Transformation de Pôle Emploi en France Travail
Le projet de loi prévoit aussi la création dès le 1er janvier 2024 de France Travail, en remplacement de Pôle Emploi. Derrière ce changement de nom, l’idée est surtout de simplifier et de mieux coordonner tous les acteurs de l’emploi au sein d’un même réseau, qui devait initialement se nommer le « réseau France Travail ».
La majorité sénatoriale de droite, opposée à ce changement de nom et aux confusions et complexités qu’il entrainerait, sont parvenus à un compromis avec les députés de la majorité présidentielle.

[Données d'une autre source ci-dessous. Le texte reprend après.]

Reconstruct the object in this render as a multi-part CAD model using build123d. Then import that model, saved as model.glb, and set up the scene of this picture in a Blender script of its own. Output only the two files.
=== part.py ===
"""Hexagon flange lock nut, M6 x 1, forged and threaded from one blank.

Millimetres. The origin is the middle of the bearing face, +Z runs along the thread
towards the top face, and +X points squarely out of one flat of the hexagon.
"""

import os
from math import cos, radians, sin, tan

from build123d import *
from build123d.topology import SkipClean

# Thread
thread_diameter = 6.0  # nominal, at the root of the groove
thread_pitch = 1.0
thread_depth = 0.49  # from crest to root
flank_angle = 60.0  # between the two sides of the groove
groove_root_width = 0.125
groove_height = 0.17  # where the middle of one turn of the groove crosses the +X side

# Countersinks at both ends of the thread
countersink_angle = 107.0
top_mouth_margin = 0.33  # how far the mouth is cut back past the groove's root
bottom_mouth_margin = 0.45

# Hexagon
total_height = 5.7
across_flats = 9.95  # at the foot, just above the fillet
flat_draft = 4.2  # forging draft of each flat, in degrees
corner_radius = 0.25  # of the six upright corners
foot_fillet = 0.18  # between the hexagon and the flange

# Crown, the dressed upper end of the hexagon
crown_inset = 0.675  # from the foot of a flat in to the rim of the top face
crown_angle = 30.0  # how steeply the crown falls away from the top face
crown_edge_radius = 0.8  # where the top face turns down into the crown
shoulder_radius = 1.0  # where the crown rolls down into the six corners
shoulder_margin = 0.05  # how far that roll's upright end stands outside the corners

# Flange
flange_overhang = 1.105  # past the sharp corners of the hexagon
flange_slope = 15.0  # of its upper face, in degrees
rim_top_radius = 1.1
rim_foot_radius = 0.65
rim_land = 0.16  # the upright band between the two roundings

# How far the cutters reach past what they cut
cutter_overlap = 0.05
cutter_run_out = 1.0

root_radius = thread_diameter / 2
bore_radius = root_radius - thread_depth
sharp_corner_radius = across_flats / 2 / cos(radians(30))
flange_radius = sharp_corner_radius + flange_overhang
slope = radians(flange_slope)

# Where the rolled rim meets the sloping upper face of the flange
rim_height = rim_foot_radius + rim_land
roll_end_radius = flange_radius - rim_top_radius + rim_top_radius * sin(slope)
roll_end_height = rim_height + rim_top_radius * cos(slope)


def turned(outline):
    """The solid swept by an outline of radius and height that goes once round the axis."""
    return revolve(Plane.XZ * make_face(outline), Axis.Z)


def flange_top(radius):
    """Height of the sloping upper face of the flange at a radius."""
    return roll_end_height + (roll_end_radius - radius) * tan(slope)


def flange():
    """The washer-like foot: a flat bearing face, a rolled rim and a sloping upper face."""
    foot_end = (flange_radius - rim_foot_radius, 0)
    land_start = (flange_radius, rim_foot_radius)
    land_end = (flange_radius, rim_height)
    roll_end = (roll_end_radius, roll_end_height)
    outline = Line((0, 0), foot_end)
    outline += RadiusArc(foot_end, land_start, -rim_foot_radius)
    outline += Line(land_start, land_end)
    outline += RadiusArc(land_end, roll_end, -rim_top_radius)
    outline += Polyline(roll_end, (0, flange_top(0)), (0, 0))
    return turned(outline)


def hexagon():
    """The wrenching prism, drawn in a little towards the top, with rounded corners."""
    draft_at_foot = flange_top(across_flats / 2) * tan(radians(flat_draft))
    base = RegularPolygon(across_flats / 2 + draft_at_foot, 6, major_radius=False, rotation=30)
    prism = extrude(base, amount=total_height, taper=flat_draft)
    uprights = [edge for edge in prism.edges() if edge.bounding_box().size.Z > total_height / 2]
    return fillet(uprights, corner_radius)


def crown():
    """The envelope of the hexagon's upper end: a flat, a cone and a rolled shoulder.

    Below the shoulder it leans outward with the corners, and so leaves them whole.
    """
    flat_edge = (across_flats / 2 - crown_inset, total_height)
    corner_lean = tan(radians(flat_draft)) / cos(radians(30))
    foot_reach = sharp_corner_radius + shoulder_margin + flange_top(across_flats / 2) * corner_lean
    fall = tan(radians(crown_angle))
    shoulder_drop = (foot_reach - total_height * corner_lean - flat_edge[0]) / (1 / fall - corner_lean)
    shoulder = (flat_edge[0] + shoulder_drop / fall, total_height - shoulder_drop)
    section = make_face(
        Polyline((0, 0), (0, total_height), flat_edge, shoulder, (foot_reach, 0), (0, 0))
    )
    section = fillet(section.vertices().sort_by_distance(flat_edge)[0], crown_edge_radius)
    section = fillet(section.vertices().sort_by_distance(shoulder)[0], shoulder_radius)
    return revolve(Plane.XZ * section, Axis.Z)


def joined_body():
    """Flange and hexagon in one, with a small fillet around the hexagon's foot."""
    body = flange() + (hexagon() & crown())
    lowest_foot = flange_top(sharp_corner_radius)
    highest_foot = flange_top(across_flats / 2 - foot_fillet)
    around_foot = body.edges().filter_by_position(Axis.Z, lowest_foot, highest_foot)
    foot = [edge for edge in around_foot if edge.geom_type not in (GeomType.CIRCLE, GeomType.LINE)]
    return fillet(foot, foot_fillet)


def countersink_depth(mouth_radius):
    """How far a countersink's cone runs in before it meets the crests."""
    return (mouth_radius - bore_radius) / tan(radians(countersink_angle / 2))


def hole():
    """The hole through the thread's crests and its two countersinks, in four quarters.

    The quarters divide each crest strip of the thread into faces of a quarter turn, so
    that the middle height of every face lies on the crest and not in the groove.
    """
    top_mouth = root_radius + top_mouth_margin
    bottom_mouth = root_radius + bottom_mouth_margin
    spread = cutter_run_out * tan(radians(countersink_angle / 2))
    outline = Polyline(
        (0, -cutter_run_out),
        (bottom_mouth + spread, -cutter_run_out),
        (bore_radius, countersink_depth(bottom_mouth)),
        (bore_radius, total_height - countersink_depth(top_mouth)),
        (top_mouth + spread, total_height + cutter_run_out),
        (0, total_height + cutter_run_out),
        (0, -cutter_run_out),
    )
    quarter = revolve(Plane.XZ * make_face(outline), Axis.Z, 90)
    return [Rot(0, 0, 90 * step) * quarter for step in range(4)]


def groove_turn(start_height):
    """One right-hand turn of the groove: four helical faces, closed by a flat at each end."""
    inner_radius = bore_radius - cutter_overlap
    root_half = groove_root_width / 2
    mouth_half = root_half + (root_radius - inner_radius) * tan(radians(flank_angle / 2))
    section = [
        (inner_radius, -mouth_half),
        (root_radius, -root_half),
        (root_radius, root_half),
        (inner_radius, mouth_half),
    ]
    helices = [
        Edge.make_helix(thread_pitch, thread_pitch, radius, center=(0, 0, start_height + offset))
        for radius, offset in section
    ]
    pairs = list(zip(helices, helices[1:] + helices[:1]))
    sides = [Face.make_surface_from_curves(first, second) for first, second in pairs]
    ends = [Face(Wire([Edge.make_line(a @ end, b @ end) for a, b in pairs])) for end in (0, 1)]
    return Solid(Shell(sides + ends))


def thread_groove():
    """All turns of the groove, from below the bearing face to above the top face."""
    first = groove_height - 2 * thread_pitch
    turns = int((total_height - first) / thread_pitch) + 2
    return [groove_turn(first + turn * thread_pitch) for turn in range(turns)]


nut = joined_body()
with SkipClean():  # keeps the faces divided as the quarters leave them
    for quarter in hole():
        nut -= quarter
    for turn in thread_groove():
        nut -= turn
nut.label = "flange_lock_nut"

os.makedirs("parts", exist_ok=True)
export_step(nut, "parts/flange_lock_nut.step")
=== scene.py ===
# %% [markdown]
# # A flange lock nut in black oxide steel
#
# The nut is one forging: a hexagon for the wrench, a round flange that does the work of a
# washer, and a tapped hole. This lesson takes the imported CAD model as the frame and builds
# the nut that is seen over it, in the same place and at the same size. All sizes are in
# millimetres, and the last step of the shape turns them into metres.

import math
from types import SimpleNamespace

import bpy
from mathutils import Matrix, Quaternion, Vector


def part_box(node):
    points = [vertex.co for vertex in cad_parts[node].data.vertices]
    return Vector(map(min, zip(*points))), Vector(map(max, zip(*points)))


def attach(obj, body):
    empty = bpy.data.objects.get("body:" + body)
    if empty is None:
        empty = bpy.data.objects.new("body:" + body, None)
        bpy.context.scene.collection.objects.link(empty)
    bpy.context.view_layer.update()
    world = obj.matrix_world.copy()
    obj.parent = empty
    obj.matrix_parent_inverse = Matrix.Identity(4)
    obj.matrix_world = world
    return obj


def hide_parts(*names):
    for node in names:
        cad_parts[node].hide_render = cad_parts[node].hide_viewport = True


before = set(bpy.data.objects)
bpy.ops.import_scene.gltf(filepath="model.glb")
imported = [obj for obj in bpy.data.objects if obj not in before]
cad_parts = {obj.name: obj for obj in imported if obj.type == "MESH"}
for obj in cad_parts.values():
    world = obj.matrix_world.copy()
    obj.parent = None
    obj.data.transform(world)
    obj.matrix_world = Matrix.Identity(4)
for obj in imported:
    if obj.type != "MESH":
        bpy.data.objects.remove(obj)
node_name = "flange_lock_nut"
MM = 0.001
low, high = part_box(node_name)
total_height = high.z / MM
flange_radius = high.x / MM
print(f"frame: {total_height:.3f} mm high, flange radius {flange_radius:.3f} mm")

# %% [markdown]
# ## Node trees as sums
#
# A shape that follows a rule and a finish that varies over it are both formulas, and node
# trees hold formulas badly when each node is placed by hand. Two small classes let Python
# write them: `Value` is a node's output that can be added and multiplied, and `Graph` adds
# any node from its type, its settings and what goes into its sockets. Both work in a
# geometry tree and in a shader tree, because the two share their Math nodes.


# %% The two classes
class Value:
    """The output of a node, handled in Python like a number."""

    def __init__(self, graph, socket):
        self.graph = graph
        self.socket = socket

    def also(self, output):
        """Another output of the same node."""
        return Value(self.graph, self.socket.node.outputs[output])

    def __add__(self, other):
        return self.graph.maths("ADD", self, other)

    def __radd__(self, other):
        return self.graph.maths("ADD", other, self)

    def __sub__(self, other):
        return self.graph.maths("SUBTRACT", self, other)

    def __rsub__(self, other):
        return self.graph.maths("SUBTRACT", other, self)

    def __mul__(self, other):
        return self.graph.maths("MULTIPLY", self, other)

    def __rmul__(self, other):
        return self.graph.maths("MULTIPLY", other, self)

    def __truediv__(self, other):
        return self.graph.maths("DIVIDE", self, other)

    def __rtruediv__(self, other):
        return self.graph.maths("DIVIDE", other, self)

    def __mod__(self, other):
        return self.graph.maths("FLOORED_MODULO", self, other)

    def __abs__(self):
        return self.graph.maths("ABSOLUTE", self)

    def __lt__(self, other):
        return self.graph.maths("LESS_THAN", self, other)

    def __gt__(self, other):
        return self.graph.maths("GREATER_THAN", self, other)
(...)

Le nom de Pôle Emploi sera ainsi transformé en France Travail, mais le réseau auquel l’organisme appartient sera nommé « réseau pour l’emploi ». Ce changement de dénomination devrait coûter 6 millions d’euros, une dépense qui n’a pas été jugée « rédhibitoire », selon le président LR de la commission des affaires sociales au Sénat Philippe Mouiller.
Un service public de la petite enfance
Enfin, l’article 10 du projet de loi prévoyait la création d’un « service public de la petite enfance », confiant aux communes le rôle d’organisation de l’accueil des jeunes enfants pour permettre la reprise d’emploi de leurs parents. La mesure, adoptée dans une version amoindrie au Sénat, avait été supprimée du texte à l’Assemblée nationale sous l’action des groupes d’opposition de gauche comme de droite car jugée trop contraignante pour les petites communes.
En CMP, la disposition a refait son apparition, grâce à des compromis entre députés et sénateurs. Les communes de plus de 10 000 habitants devront ainsi élaborer un « schéma pluriannuel » d’accueil des jeunes enfants et assurer un « relais petite enfance » à partir du 1er janvier 2025.
Par ce vote solennel du 14 novembre à l’Assemblée, le projet de loi pour le plein emploi est donc adopté dans sa forme définitive. Mais il semble qu’il devra franchir une dernière étape avant d’être appliqué. Auprès de l’AFP, le député socialiste Arthur Delaporte a en effet affirmé la volonté de la gauche de saisir le Conseil constitutionnel sur le texte, accusé de porter atteinte au « droit à un revenu minimum d’existence » en conditionnant le versement du RSA.